## [Materials provided]
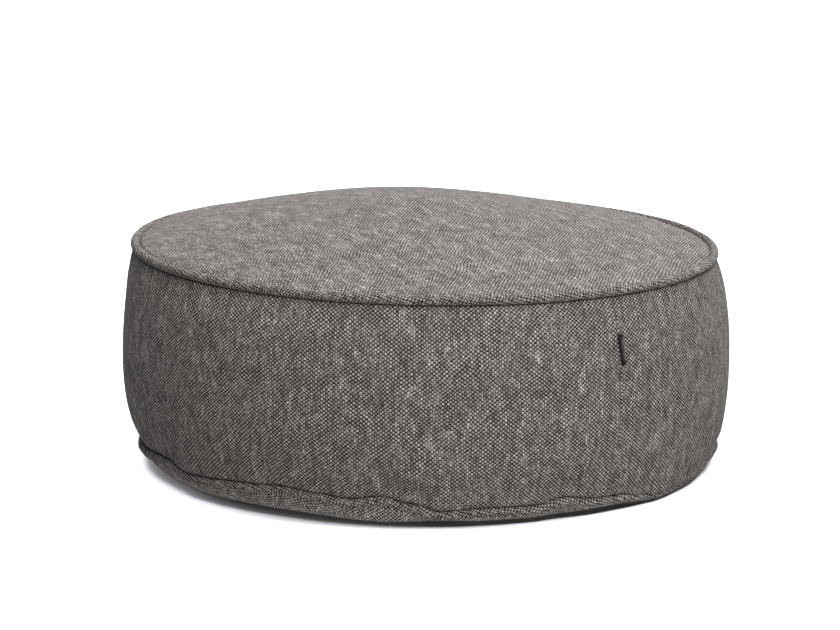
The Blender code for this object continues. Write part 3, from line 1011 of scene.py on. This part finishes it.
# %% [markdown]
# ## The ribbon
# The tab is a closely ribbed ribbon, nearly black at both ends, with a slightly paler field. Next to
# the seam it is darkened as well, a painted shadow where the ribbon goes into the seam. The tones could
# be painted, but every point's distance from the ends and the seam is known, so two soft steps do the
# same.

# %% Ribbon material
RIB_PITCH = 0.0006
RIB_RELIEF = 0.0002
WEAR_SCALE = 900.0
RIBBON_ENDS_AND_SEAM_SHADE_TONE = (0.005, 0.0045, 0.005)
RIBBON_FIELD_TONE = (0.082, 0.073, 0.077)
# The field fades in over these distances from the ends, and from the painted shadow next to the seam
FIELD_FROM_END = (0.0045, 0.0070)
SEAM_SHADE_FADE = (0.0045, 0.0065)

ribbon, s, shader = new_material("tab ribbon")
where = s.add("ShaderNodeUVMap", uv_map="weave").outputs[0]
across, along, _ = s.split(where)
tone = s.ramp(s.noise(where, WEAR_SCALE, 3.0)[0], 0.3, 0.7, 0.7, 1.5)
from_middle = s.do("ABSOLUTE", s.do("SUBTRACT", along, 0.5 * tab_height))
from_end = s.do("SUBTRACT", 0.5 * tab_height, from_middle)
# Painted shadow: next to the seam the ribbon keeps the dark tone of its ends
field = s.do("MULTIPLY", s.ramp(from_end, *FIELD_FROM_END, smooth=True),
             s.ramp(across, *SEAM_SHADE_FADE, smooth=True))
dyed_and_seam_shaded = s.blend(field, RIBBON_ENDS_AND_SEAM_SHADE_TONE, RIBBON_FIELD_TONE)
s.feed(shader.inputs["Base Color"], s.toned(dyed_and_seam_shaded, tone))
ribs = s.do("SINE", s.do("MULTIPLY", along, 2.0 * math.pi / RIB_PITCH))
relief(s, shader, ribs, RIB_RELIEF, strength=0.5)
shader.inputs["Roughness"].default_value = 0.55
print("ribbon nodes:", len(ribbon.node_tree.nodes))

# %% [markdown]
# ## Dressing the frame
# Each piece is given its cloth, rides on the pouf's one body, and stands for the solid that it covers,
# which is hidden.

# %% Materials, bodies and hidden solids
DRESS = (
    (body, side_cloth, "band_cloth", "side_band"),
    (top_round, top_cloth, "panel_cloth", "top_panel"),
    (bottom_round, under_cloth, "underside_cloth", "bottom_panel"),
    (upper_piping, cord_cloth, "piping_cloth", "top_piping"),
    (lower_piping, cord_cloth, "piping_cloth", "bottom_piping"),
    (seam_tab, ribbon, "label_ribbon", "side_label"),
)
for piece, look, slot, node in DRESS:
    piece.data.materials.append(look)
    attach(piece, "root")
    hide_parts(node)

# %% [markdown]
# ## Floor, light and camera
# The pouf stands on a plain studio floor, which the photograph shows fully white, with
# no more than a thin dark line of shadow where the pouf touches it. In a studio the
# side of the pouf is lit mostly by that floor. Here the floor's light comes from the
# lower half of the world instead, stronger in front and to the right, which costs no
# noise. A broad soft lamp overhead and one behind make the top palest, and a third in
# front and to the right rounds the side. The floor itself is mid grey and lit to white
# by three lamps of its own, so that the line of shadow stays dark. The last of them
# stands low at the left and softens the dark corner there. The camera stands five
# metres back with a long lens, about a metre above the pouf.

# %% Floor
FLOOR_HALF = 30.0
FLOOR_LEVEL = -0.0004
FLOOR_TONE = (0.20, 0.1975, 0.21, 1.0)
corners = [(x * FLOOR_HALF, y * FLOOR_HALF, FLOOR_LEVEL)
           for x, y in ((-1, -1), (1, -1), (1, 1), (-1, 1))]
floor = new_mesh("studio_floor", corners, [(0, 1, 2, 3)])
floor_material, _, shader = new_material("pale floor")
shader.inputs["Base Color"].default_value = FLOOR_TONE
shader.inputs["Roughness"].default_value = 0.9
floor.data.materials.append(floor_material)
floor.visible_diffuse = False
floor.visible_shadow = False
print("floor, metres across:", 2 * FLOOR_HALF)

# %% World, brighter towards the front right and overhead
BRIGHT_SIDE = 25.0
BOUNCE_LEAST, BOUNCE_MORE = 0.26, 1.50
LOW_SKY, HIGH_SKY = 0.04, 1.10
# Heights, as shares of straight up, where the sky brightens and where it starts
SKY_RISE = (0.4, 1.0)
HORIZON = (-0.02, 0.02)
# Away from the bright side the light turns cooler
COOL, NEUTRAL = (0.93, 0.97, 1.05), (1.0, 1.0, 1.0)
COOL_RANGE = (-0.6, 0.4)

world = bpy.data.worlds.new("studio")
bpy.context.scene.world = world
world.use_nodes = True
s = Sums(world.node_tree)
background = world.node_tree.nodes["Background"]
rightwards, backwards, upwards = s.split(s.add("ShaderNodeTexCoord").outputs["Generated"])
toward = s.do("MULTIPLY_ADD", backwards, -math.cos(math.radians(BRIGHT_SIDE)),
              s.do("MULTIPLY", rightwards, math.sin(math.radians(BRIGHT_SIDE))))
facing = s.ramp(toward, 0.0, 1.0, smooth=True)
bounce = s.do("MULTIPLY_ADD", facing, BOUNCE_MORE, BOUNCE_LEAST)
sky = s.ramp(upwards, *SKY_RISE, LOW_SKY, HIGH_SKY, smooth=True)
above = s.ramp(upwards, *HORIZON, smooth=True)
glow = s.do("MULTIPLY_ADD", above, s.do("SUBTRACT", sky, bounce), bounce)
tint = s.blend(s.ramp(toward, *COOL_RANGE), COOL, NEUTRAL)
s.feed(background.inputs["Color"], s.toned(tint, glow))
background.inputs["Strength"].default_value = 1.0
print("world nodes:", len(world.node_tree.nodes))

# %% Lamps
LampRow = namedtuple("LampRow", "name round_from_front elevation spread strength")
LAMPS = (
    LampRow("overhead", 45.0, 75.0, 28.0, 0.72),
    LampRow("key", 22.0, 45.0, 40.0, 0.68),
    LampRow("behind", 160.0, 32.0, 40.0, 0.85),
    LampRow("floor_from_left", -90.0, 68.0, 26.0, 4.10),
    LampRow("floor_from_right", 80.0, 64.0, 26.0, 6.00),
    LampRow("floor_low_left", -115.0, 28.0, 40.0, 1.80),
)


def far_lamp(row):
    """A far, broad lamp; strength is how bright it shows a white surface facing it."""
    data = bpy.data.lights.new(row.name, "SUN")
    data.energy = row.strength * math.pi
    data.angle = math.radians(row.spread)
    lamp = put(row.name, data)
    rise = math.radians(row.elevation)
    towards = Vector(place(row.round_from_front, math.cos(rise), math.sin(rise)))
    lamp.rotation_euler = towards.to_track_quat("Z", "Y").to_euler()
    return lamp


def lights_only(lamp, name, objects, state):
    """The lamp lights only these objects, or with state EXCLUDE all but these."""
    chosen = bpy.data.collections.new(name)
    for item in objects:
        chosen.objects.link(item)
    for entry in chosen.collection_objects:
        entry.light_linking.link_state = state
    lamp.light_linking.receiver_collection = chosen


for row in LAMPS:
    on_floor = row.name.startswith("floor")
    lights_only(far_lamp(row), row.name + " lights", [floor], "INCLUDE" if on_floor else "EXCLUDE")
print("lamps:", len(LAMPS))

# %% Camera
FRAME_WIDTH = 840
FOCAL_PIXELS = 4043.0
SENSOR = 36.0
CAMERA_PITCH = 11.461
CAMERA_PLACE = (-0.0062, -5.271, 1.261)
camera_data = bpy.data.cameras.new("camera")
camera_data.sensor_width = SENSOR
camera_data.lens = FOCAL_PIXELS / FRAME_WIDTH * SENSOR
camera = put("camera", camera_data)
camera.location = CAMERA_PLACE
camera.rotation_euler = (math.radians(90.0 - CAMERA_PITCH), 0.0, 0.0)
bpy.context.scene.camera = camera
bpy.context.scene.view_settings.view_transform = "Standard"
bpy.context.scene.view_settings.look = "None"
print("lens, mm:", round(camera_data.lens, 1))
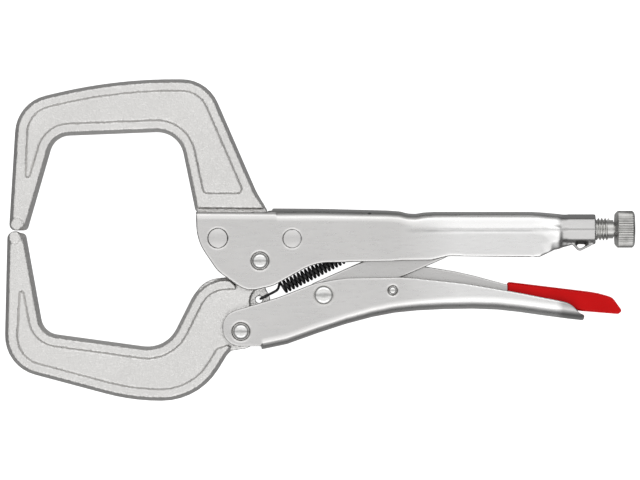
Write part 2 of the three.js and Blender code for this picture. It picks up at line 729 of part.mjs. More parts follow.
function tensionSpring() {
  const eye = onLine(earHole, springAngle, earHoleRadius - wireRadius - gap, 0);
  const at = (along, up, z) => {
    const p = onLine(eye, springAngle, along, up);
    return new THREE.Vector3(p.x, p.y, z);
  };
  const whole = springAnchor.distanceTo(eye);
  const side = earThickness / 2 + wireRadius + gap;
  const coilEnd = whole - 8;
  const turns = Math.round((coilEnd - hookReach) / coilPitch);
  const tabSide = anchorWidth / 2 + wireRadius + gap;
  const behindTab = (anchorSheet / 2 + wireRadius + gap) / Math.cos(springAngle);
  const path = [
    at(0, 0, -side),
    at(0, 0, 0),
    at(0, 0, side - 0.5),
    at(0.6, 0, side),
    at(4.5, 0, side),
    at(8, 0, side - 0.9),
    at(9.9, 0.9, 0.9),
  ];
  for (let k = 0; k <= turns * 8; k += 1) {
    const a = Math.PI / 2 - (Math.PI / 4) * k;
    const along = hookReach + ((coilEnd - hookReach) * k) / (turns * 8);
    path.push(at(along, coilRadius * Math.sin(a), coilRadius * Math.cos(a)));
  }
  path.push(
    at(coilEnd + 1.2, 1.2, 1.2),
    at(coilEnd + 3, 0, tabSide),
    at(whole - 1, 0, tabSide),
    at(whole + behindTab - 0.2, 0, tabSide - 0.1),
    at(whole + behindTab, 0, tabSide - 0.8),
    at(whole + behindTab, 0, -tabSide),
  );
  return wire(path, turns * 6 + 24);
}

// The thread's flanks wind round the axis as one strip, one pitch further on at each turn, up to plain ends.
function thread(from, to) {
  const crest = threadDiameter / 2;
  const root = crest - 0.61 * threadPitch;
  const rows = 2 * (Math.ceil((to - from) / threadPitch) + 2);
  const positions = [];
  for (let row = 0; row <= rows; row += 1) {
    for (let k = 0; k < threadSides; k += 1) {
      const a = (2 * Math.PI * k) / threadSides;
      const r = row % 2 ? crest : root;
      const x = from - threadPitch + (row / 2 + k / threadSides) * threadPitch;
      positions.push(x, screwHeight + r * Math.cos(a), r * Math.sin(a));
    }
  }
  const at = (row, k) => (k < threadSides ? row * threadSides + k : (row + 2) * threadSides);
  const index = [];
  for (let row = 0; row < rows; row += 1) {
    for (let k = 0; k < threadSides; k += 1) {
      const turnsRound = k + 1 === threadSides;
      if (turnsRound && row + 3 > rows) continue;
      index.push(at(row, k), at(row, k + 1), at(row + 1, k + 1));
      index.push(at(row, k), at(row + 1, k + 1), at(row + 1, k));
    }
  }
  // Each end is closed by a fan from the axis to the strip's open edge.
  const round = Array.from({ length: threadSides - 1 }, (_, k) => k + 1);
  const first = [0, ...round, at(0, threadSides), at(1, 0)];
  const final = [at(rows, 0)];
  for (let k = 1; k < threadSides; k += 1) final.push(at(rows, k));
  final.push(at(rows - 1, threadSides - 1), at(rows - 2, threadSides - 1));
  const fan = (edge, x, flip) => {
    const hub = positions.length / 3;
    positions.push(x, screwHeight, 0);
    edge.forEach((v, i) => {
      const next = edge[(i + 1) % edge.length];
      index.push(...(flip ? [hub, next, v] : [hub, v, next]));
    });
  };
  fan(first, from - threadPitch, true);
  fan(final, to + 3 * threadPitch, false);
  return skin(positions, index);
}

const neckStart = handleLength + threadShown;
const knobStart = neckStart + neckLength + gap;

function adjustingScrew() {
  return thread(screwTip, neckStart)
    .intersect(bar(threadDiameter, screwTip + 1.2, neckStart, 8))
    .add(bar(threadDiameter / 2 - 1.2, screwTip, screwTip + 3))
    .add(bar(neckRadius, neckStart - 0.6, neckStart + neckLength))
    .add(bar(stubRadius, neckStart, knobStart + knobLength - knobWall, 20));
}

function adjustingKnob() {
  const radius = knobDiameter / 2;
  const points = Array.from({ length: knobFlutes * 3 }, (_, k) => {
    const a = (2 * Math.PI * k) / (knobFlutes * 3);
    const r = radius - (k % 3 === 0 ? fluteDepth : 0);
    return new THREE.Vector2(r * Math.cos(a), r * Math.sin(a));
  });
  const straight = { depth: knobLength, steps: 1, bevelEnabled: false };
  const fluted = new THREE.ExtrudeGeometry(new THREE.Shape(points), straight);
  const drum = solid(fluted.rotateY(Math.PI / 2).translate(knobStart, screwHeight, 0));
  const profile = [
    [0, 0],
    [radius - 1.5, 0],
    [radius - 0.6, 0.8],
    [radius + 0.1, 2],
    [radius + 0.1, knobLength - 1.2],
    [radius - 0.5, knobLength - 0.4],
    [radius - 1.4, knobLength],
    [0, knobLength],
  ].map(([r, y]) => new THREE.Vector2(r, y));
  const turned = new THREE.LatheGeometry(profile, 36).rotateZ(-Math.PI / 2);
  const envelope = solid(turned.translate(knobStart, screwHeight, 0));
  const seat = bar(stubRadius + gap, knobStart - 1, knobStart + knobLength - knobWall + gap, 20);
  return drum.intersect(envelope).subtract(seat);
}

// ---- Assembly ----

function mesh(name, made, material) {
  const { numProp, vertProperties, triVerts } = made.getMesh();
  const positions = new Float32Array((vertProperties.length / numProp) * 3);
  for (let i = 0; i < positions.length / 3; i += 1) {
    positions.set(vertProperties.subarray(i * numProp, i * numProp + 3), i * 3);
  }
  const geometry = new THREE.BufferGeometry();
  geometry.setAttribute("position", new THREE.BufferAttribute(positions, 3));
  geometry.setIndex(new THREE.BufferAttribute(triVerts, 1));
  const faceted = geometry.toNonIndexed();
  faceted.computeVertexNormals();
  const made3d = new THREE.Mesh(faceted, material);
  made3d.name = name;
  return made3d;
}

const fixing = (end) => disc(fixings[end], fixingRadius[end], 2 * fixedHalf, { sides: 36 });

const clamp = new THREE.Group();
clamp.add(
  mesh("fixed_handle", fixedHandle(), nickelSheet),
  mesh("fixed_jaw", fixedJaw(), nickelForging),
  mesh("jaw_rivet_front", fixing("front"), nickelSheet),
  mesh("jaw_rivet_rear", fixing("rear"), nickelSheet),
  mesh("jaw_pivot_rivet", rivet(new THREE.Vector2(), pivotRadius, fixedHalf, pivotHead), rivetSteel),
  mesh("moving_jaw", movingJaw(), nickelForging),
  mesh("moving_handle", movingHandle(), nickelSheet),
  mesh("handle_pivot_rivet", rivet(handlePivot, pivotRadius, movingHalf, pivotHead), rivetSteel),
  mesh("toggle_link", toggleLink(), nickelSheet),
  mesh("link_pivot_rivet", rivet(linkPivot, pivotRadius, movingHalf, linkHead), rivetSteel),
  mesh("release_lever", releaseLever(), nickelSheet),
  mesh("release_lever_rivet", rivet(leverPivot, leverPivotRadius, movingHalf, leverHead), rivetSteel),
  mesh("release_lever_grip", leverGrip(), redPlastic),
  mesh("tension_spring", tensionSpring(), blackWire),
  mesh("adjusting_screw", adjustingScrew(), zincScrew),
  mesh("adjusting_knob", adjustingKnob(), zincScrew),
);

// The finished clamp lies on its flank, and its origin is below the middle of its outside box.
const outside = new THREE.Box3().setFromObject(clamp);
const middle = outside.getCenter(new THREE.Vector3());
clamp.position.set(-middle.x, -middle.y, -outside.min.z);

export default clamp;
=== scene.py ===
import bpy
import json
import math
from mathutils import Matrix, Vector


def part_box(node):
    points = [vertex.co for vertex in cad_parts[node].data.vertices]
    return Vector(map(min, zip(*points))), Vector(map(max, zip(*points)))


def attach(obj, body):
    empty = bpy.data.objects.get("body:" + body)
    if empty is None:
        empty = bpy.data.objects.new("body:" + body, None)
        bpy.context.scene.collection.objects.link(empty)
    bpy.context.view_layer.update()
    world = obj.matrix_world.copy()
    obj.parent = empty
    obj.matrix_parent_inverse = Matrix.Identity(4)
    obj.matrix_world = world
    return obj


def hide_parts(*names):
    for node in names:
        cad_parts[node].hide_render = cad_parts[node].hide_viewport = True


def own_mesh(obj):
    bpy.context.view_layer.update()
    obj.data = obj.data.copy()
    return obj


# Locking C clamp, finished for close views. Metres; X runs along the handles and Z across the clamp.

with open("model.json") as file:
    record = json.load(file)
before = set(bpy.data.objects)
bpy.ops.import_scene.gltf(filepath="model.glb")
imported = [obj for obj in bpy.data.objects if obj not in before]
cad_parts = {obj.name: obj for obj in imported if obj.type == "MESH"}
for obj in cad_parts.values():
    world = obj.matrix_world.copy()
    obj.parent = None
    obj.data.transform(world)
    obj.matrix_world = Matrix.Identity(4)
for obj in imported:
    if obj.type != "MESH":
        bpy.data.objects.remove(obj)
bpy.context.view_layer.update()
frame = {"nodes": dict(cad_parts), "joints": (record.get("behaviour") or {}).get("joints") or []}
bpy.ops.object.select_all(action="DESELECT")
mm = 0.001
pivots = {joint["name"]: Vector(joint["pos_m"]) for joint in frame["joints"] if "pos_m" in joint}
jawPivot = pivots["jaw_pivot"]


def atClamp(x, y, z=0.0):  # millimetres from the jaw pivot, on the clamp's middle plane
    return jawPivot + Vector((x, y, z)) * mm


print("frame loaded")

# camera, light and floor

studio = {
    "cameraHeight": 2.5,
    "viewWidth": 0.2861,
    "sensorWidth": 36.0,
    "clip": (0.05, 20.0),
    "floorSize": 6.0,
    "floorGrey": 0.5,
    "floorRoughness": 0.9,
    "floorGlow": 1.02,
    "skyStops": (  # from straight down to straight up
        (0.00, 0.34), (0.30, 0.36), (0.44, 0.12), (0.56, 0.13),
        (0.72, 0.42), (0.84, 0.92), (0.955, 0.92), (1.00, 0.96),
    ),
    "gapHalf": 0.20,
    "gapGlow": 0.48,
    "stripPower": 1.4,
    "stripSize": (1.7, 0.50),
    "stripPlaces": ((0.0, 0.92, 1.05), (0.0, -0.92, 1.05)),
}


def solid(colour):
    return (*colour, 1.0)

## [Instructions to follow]
List every line from the entries above in which "None" appears.

## [The output]
bpy.context.scene.view_settings.look = "None"
    if empty is None:
        empty = bpy.data.objects.new("body:" + body, None)
    obj.parent = None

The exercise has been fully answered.